--- Begin ---

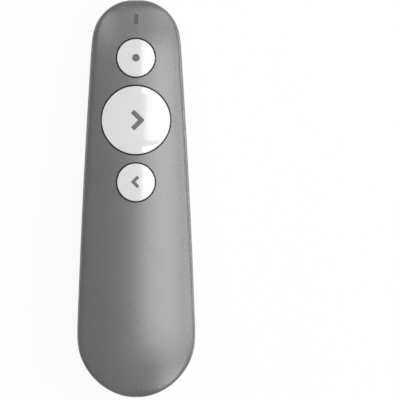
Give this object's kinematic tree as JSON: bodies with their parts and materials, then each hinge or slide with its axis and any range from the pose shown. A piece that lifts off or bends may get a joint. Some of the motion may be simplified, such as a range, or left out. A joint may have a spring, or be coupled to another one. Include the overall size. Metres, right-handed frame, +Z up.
{
  "type": "wireless presentation clicker",
  "caption": "Tapered handheld remote with round push buttons on a crowned face, a deep rounded back, a slide-off battery door and a stowed receiver.",
  "frame": {"origin": "middle of the bounding box's base, on the surface that the back's straight stretch rests on", "axes": "+Y towards the nose that the beam leaves, +X to the right of the button face with the nose up, +Z up; the seam plane leans 7.5 degrees about X, tail high"},
  "size_m": [0.0356, 0.1189, 0.0265],
  "materials": {
    "grey_shell": "satin moulded, neutral mid grey",
    "white_cap": "smooth white, softly glossy",
    "dark_frame": "fine matte, near black",
    "olive_label": "printed film, satin",
    "black_plastic": "moulded, matte",
    "switch_plunger": "moulded, red-brown",
    "steel": "nickel-plated sheet",
    "spring_steel": "bright plated spring steel",
    "board_mask": "near-black solder mask",
    "ceramic_white": "fired ceramic, white",
    "ceramic_tan": "fired ceramic, tan with tinned ends",
    "clear_plastic": "clear moulded",
    "red_window": "dark red clear filter",
    "brass_barrel": "turned",
    "battery_sleeve": "printed film sleeve with a copper-coloured end",
    "plug_plastic": "white moulded",
    "gold_contact": "gold-plated"
  },
  "bodies": {
    "housing": {"front_shell": "grey_shell", "rear_shell": "grey_shell", "battery_tray": "dark_frame", "rear_label": "olive_label", "switch_bodies": "black_plastic", "switch_covers": "steel", "main_board": "board_mask", "radio_chip": "black_plastic", "crystal_can": "steel", "chip_antenna": "ceramic_white", "power_inductor": "black_plastic", "laser_driver_chip": "black_plastic", "chip_capacitors": "ceramic_tan", "status_led": "ceramic_white", "light_pipe": "clear_plastic", "laser_barrel": "brass_barrel", "laser_lens": "clear_plastic", "laser_diode": "steel", "laser_holder": "black_plastic", "laser_window": "red_window", "battery_can": "battery_sleeve", "battery_positive_cap": "steel", "battery_spring": "spring_steel", "negative_contact_plate": "spring_steel", "positive_contact_plate": "spring_steel", "receiver_housing": "black_plastic", "receiver_plug_shell": "steel", "receiver_tongue": "plug_plastic", "receiver_contacts": "gold_contact", "fixing_screws": "steel"},
    "pointer_button": {"pointer_button_cap": "white_cap", "pointer_switch_plunger": "switch_plunger"},
    "next_button": {"next_button_cap": "white_cap", "next_switch_plunger": "switch_plunger"},
    "back_button": {"back_button_cap": "white_cap", "back_switch_plunger": "switch_plunger"},
    "battery_cover": {"battery_door": "grey_shell"}
  },
  "joints": [
    {"name": "pointer_press", "type": "slide", "parent": "housing", "child": "pointer_button", "axis": [0, -0.1305, -0.9914], "range_m": [0, 0.00045], "stiffness_N_per_m": 1500, "springref_m": -0.0004},
    {"name": "next_press", "type": "slide", "parent": "housing", "child": "next_button", "axis": [0, -0.1305, -0.9914], "range_m": [0, 0.00045], "stiffness_N_per_m": 1500, "springref_m": -0.0004},
    {"name": "back_press", "type": "slide", "parent": "housing", "child": "back_button", "axis": [0, -0.1305, -0.9914], "range_m": [0, 0.00045], "stiffness_N_per_m": 1500, "springref_m": -0.0004},
    {"name": "battery_door_slide", "type": "slide", "parent": "housing", "child": "battery_cover", "axis": [0, -0.9914, 0.1305], "range_m": [0, 0.054]}
  ]
}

--- End ---

_TASK GOAL:_ Find each line with the string "axis" and copy it out.

_OUTPUT FOR THIS EXERCISE:_
Give this object's kinematic tree as JSON: bodies with their parts and materials, then each hinge or slide with its axis and any range from the pose shown. A piece that lifts off or bends may get a joint. Some of the motion may be simplified, such as a range, or left out. A joint may have a spring, or be coupled to another one. Include the overall size. Metres, right-handed frame, +Z up.
    {"name": "pointer_press", "type": "slide", "parent": "housing", "child": "pointer_button", "axis": [0, -0.1305, -0.9914], "range_m": [0, 0.00045], "stiffness_N_per_m": 1500, "springref_m": -0.0004},
    {"name": "next_press", "type": "slide", "parent": "housing", "child": "next_button", "axis": [0, -0.1305, -0.9914], "range_m": [0, 0.00045], "stiffness_N_per_m": 1500, "springref_m": -0.0004},
    {"name": "back_press", "type": "slide", "parent": "housing", "child": "back_button", "axis": [0, -0.1305, -0.9914], "range_m": [0, 0.00045], "stiffness_N_per_m": 1500, "springref_m": -0.0004},
    {"name": "battery_door_slide", "type": "slide", "parent": "housing", "child": "battery_cover", "axis": [0, -0.9914, 0.1305], "range_m": [0, 0.054]}